Not many venues can claim to have hosted Abba in their prime and Chuck Berry. Photo: Micke Bayart

Located downstairs from the main entrance to the popular Abba The Museum in Pop House Stockholm, the first thing visitors see when entering the exhibition is a huge wall of video.

Each screen shows historic concerts, framed and illuminated with multi-coloured light bulbs. Grab a set of headphones and get lost in the sounds, sights and atmosphere of concerts by no less than Jimi Hendrix (1967), Kiss (1976), Lady Gaga (2009) and – of course – Abba (1975).

All took place at Gröna Lund during the last half century. Bob Marley's landmark concert from 1980, represented though closing number Lively Up Yourself, stands out in particular. The realization that this was one of his last performances before dying less than a year later is sure to send shivers up the listner's spine.

Music history, and a slice of amusement park iconography for good measure.
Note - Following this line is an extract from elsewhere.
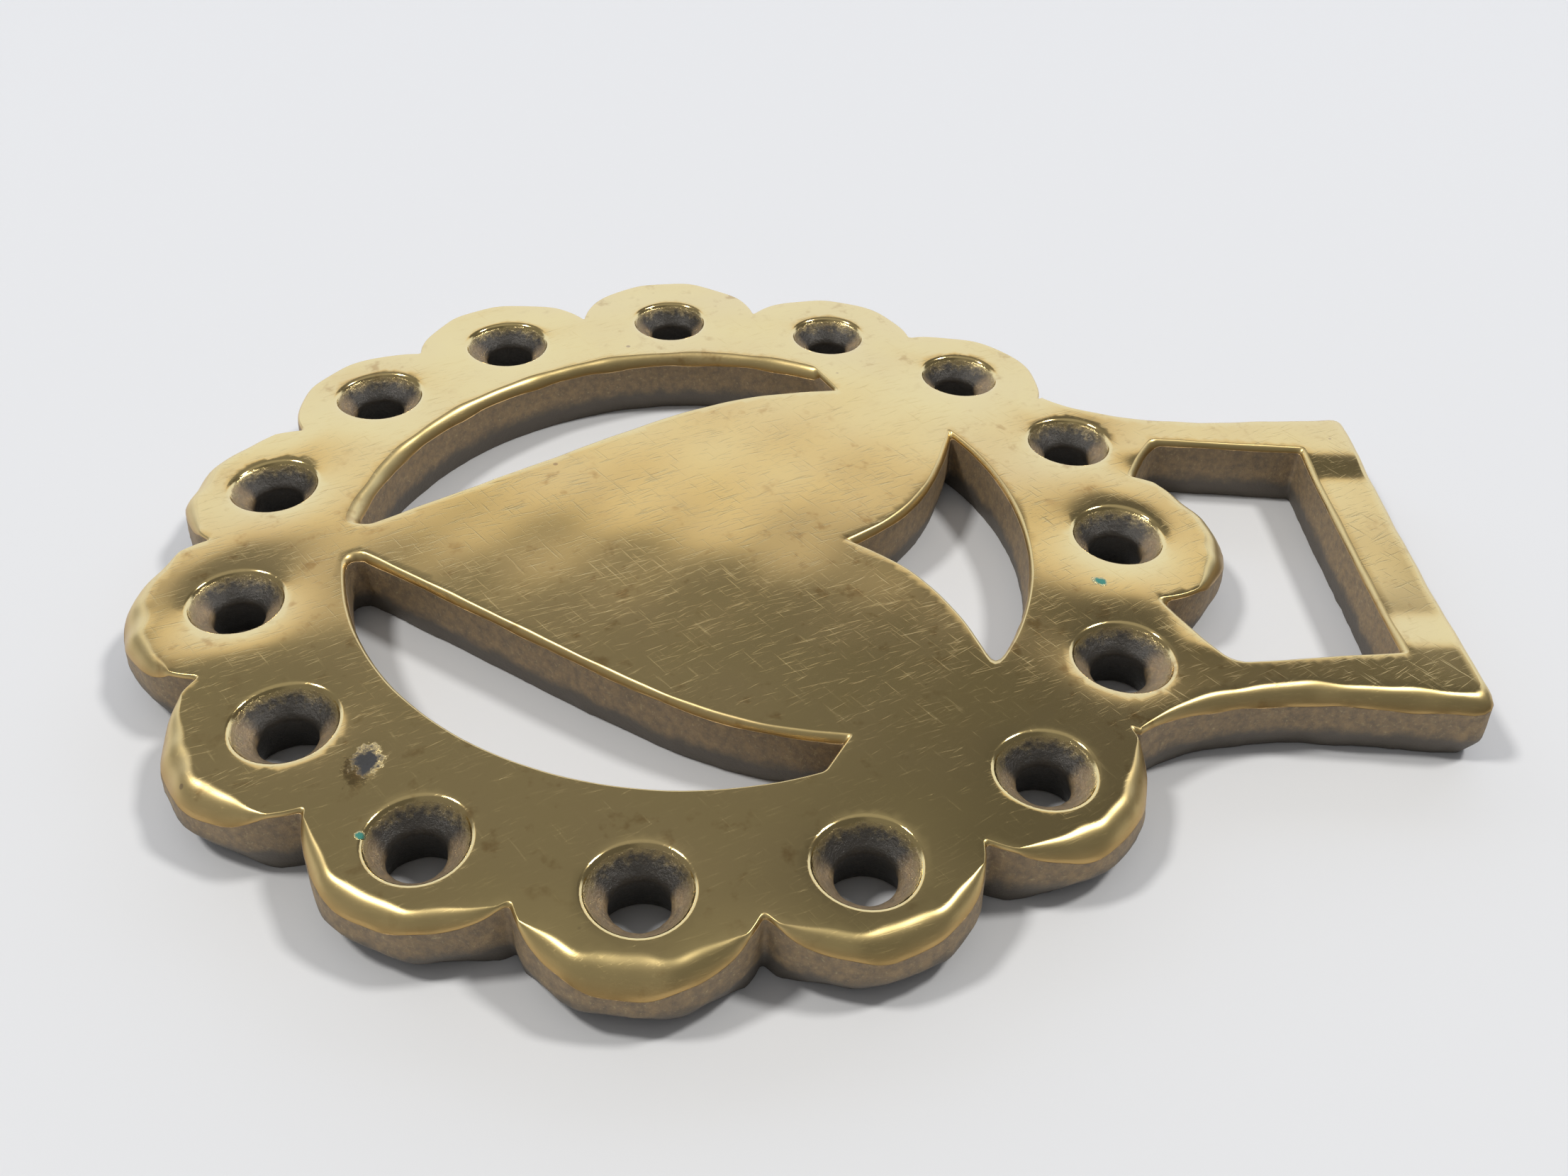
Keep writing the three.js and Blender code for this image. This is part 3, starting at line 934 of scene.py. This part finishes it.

Photo: Pop House Stockholm

On top of the videos there's original photography, the park's typically unique looking concert posters, and even stage outfits spread across eight smaller gallery areas and ordered chronologically.

But even if the exhibition serves as a reminder of memories from years gone by, Ulvaeus admits that years of constant media reporting of his every move has killed some of the nostalgia factor for him. "I really can't say that it awakens nostalgia in me. It doesn't, because I see it all the time," he laments

For us mere mortals who haven't lived a life in the spotlight however, it's a brilliant insight into one of Stckholm's truly historic places and an emotional trip down a musical memory lane.

Gröna Lund Backstage is open from May until December 20th 2017. Entrance is included in the standard ticket to Abba The Museum, so while you're there watching The Beatles and Hendrix, you should also take some time to learn about Sweden's greatest ever pop export, according to Ulvaeus:

"When I got involved in the Abba museum I wanted to make it with a sense of humour, very human, very warm and for people to get closer to us and maybe to recognize the beginnings".